_Written exercise_
The entries below are to be written out again without alteration.

-- START Exercise inputs --

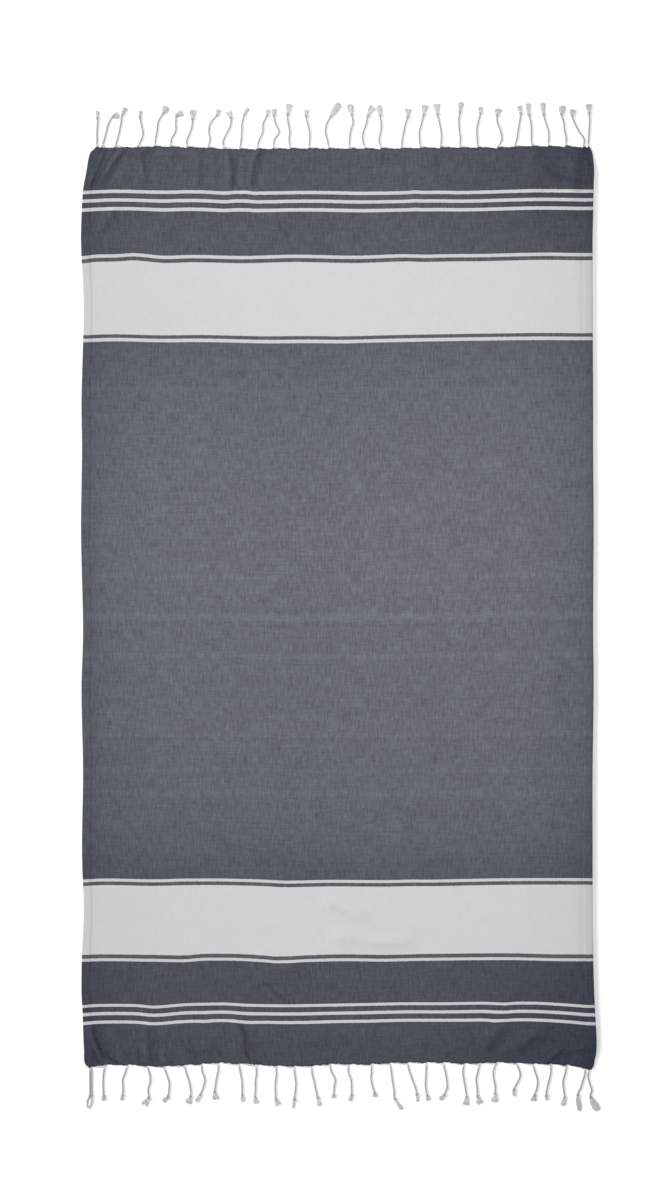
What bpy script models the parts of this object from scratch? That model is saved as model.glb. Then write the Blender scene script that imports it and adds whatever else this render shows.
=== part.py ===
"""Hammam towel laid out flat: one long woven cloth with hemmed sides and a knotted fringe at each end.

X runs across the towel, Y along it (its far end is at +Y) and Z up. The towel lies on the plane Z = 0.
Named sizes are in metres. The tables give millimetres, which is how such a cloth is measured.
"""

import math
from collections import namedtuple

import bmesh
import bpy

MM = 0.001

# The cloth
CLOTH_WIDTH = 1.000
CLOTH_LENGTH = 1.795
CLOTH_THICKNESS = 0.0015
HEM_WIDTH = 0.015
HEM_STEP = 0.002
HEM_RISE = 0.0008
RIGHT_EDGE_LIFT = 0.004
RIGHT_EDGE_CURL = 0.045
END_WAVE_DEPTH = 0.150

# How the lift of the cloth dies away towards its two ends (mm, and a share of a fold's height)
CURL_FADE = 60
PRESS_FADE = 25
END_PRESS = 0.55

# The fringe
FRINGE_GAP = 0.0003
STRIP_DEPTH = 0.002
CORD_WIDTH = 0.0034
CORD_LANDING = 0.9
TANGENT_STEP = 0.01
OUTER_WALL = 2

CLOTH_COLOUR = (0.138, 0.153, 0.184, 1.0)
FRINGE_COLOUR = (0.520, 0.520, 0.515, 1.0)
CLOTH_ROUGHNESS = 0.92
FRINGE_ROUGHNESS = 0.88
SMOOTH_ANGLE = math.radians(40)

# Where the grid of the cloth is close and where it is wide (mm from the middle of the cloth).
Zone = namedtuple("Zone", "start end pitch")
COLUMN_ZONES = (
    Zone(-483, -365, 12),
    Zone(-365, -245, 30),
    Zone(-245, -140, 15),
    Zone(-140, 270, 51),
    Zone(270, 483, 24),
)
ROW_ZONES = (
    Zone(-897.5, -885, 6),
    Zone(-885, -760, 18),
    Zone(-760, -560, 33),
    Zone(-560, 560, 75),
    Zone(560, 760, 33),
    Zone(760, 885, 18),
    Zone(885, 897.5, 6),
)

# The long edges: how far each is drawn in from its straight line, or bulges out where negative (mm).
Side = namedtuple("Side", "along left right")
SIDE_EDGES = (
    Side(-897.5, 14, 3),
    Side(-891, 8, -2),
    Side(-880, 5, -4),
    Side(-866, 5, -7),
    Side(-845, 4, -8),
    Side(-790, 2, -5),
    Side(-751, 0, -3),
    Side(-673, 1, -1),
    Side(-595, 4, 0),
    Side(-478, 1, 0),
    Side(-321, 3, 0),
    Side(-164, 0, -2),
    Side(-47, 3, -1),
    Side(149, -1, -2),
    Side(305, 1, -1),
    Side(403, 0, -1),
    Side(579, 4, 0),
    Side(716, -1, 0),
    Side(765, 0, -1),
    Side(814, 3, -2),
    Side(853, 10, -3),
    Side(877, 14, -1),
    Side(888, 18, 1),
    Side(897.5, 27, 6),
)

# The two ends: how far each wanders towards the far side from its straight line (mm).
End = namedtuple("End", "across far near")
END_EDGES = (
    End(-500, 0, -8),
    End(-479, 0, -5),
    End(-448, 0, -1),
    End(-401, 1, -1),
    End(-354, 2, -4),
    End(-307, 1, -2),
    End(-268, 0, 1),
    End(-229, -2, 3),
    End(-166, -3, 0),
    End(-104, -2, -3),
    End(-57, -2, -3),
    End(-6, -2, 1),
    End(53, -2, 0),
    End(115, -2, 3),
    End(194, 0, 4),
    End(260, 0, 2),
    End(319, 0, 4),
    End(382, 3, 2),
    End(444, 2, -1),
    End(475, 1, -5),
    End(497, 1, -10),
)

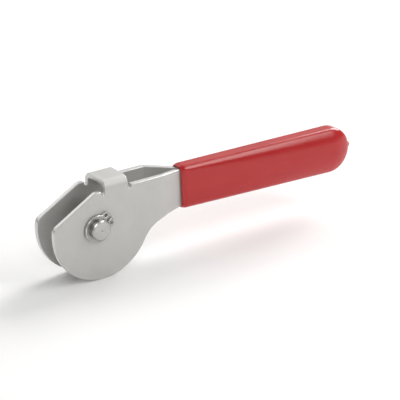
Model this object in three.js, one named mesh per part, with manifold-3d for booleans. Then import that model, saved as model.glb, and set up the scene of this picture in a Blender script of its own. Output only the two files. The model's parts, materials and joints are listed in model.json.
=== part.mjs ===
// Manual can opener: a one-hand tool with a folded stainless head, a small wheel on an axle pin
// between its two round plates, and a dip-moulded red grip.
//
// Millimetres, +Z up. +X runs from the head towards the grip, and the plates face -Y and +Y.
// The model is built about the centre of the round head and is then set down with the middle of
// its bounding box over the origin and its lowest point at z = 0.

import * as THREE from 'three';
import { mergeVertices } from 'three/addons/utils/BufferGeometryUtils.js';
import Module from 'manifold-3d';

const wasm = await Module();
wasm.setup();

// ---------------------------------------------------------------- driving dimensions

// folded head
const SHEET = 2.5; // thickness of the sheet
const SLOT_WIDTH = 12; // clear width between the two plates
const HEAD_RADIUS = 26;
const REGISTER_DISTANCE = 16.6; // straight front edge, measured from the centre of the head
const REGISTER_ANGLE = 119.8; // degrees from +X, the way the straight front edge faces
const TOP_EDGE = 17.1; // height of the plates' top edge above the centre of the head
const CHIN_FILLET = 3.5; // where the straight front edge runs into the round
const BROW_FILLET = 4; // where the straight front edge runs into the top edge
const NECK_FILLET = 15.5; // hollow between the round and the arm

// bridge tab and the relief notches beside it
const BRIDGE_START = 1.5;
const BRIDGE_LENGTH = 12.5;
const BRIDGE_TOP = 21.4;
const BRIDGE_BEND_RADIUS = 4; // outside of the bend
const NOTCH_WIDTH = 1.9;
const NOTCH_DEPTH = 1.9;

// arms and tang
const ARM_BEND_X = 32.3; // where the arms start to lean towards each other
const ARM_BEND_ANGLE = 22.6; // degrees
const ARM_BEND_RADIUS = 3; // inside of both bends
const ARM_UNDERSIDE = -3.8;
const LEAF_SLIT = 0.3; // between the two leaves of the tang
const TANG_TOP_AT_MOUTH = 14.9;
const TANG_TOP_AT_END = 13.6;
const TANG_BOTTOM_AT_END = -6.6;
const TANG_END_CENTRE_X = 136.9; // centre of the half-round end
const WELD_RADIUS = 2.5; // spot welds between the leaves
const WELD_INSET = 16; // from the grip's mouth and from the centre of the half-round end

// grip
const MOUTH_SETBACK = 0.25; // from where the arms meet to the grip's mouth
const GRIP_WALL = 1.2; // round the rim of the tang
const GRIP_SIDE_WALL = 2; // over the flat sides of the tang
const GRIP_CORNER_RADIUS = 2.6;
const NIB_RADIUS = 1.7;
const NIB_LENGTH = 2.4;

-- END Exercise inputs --

_Solution to this exercise_
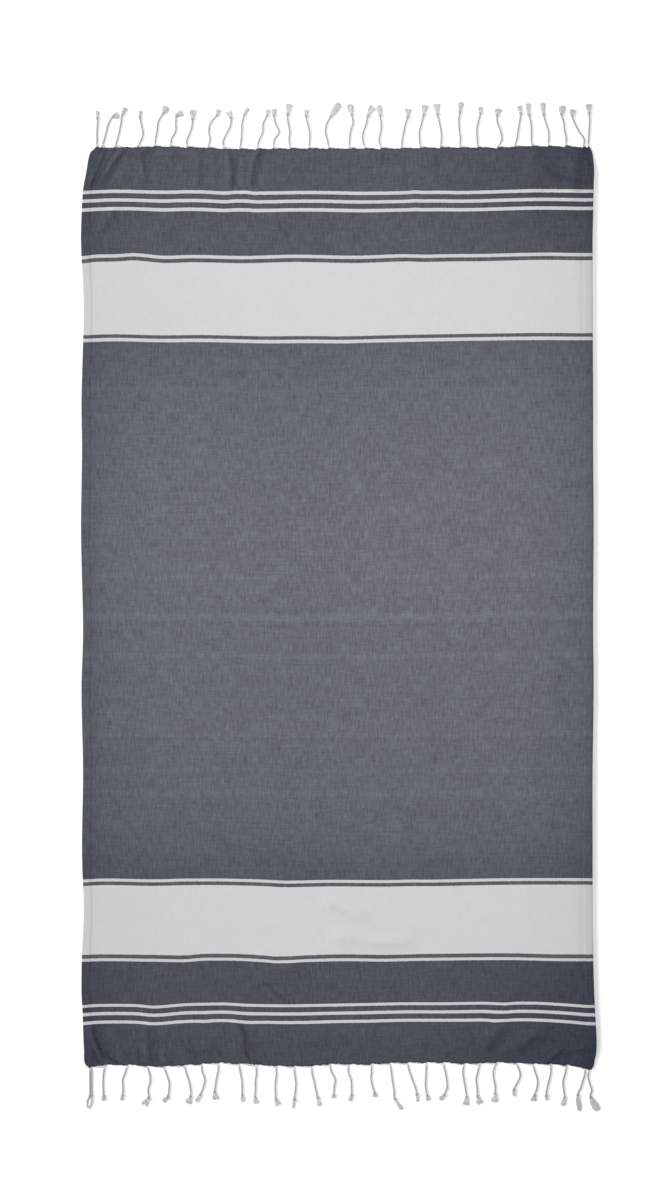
What bpy script models the parts of this object from scratch? That model is saved as model.glb. Then write the Blender scene script that imports it and adds whatever else this render shows.
=== part.py ===
"""Hammam towel laid out flat: one long woven cloth with hemmed sides and a knotted fringe at each end.

X runs across the towel, Y along it (its far end is at +Y) and Z up. The towel lies on the plane Z = 0.
Named sizes are in metres. The tables give millimetres, which is how such a cloth is measured.
"""

import math
from collections import namedtuple

import bmesh
import bpy

MM = 0.001

# The cloth
CLOTH_WIDTH = 1.000
CLOTH_LENGTH = 1.795
CLOTH_THICKNESS = 0.0015
HEM_WIDTH = 0.015
HEM_STEP = 0.002
HEM_RISE = 0.0008
RIGHT_EDGE_LIFT = 0.004
RIGHT_EDGE_CURL = 0.045
END_WAVE_DEPTH = 0.150

# How the lift of the cloth dies away towards its two ends (mm, and a share of a fold's height)
CURL_FADE = 60
PRESS_FADE = 25
END_PRESS = 0.55

# The fringe
FRINGE_GAP = 0.0003
STRIP_DEPTH = 0.002
CORD_WIDTH = 0.0034
CORD_LANDING = 0.9
TANGENT_STEP = 0.01
OUTER_WALL = 2

CLOTH_COLOUR = (0.138, 0.153, 0.184, 1.0)
FRINGE_COLOUR = (0.520, 0.520, 0.515, 1.0)
CLOTH_ROUGHNESS = 0.92
FRINGE_ROUGHNESS = 0.88
SMOOTH_ANGLE = math.radians(40)

# Where the grid of the cloth is close and where it is wide (mm from the middle of the cloth).
Zone = namedtuple("Zone", "start end pitch")
COLUMN_ZONES = (
    Zone(-483, -365, 12),
    Zone(-365, -245, 30),
    Zone(-245, -140, 15),
    Zone(-140, 270, 51),
    Zone(270, 483, 24),
)
ROW_ZONES = (
    Zone(-897.5, -885, 6),
    Zone(-885, -760, 18),
    Zone(-760, -560, 33),
    Zone(-560, 560, 75),
    Zone(560, 760, 33),
    Zone(760, 885, 18),
    Zone(885, 897.5, 6),
)

# The long edges: how far each is drawn in from its straight line, or bulges out where negative (mm).
Side = namedtuple("Side", "along left right")
SIDE_EDGES = (
    Side(-897.5, 14, 3),
    Side(-891, 8, -2),
    Side(-880, 5, -4),
    Side(-866, 5, -7),
    Side(-845, 4, -8),
    Side(-790, 2, -5),
    Side(-751, 0, -3),
    Side(-673, 1, -1),
    Side(-595, 4, 0),
    Side(-478, 1, 0),
    Side(-321, 3, 0),
    Side(-164, 0, -2),
    Side(-47, 3, -1),
    Side(149, -1, -2),
    Side(305, 1, -1),
    Side(403, 0, -1),
    Side(579, 4, 0),
    Side(716, -1, 0),
    Side(765, 0, -1),
    Side(814, 3, -2),
    Side(853, 10, -3),
    Side(877, 14, -1),
    Side(888, 18, 1),
    Side(897.5, 27, 6),
)

# The two ends: how far each wanders towards the far side from its straight line (mm).
End = namedtuple("End", "across far near")
END_EDGES = (
    End(-500, 0, -8),
    End(-479, 0, -5),
    End(-448, 0, -1),
    End(-401, 1, -1),
    End(-354, 2, -4),
    End(-307, 1, -2),
    End(-268, 0, 1),
    End(-229, -2, 3),
    End(-166, -3, 0),
    End(-104, -2, -3),
    End(-57, -2, -3),
    End(-6, -2, 1),
    End(53, -2, 0),
    End(115, -2, 3),
    End(194, 0, 4),
    End(260, 0, 2),
    End(319, 0, 4),
    End(382, 3, 2),
    End(444, 2, -1),
    End(475, 1, -5),
    End(497, 1, -10),
)

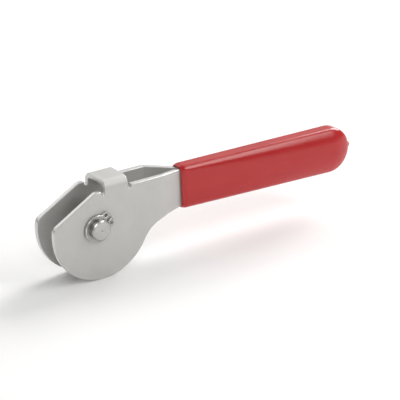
Model this object in three.js, one named mesh per part, with manifold-3d for booleans. Then import that model, saved as model.glb, and set up the scene of this picture in a Blender script of its own. Output only the two files. The model's parts, materials and joints are listed in model.json.
=== part.mjs ===
// Manual can opener: a one-hand tool with a folded stainless head, a small wheel on an axle pin
// between its two round plates, and a dip-moulded red grip.
//
// Millimetres, +Z up. +X runs from the head towards the grip, and the plates face -Y and +Y.
// The model is built about the centre of the round head and is then set down with the middle of
// its bounding box over the origin and its lowest point at z = 0.

import * as THREE from 'three';
import { mergeVertices } from 'three/addons/utils/BufferGeometryUtils.js';
import Module from 'manifold-3d';

const wasm = await Module();
wasm.setup();

// ---------------------------------------------------------------- driving dimensions

// folded head
const SHEET = 2.5; // thickness of the sheet
const SLOT_WIDTH = 12; // clear width between the two plates
const HEAD_RADIUS = 26;
const REGISTER_DISTANCE = 16.6; // straight front edge, measured from the centre of the head
const REGISTER_ANGLE = 119.8; // degrees from +X, the way the straight front edge faces
const TOP_EDGE = 17.1; // height of the plates' top edge above the centre of the head
const CHIN_FILLET = 3.5; // where the straight front edge runs into the round
const BROW_FILLET = 4; // where the straight front edge runs into the top edge
const NECK_FILLET = 15.5; // hollow between the round and the arm

// bridge tab and the relief notches beside it
const BRIDGE_START = 1.5;
const BRIDGE_LENGTH = 12.5;
const BRIDGE_TOP = 21.4;
const BRIDGE_BEND_RADIUS = 4; // outside of the bend
const NOTCH_WIDTH = 1.9;
const NOTCH_DEPTH = 1.9;

// arms and tang
const ARM_BEND_X = 32.3; // where the arms start to lean towards each other
const ARM_BEND_ANGLE = 22.6; // degrees
const ARM_BEND_RADIUS = 3; // inside of both bends
const ARM_UNDERSIDE = -3.8;
const LEAF_SLIT = 0.3; // between the two leaves of the tang
const TANG_TOP_AT_MOUTH = 14.9;
const TANG_TOP_AT_END = 13.6;
const TANG_BOTTOM_AT_END = -6.6;
const TANG_END_CENTRE_X = 136.9; // centre of the half-round end
const WELD_RADIUS = 2.5; // spot welds between the leaves
const WELD_INSET = 16; // from the grip's mouth and from the centre of the half-round end

// grip
const MOUTH_SETBACK = 0.25; // from where the arms meet to the grip's mouth
const GRIP_WALL = 1.2; // round the rim of the tang
const GRIP_SIDE_WALL = 2; // over the flat sides of the tang
const GRIP_CORNER_RADIUS = 2.6;
const NIB_RADIUS = 1.7;
const NIB_LENGTH = 2.4;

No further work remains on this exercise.